1. Binutils - includes the basic binary utilities such as the assembler, the linker, the strip utility etc..Strip utility is used for removing the unwanted information from object file and executable such as symbol table, debugging information.

2. GCC - have C preprocessor and assembly translator.

3. glibc or newlibc

Now, we can start building the cross compiler for AVR. For that first we have to create an installation folder in our linux system. We can use /usr/local/AVR

Now go to this link : http://www.nongnu.org/avr-libc/user-manual/install_tools.html

Downlaod the Binutils source, GCC source and AVR Libc source(Three Zip files )from the links provided there to /usr/local/AVR folder.
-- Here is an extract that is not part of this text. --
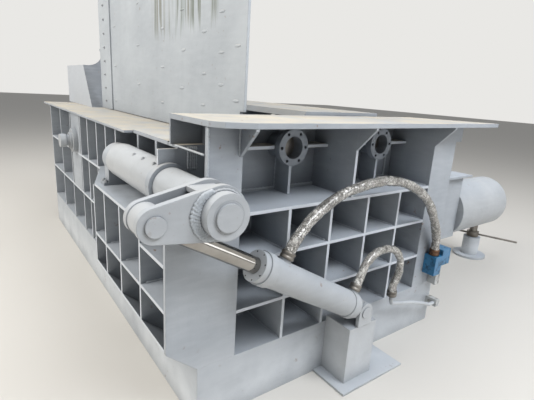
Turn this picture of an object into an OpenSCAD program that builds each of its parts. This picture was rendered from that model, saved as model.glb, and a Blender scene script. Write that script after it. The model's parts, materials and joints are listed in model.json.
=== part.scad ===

Untar that Zip in the same folders. Now you will get 3 folders inside the /usr/local/AVR

binutils-x.xx
gcc-x.x.x
avr-libc-x.x.x

I used the following versions: binutils-2.15, gcc-2.7.3, avr-libc-1.0.5. Now build the three components as explained below.

Build the Binutils:

Execute the following commands in the shell prompt to install the Bintuils for AVR.
configure - Configure the build for AVR and specify the bin directory or install directory.
make - compile the code.
make install - Install in /usr/local/AVR/bin

$ cd binutils-2.15
$ ./configure --prefix=/usr/loca/AVR --target=avr
$ make
$ make install

The /usr/local/AVR/bin directory now contains AVR versions of ld, as, ar and the other binutils executables. Add the /usr/local/AVR/bin directory to your PATH now. You can apply the modification system-wide by adding:

PATH="$PATH:/usr/local/AVR/bin" to the /etc/profile file.

Build the GCC:

$ cd gcc-2.7.3
$ ./configure --prefix=/usr/loca/AVR --target=avr --enable-languages="c,c++" --disbale-nls
$ make
$ make install

Build the AVR Libc:

$ cd avr-libc-1.0.5
$ export PREFIX=/usr/local/AVR
$ sh ./doconf
$ ./domake
$ cd build
$ make install
So, we have installed the avr-gcc cross compiler for the AVR series microcontrollers succesfully..!!

Now after verifying that the PATH variable"/usr/local/AVR/bin" is set system wide( means from anyfolder we can use the avr-gcc and binutils tools), we can start compiling C and C++ files for the AVR.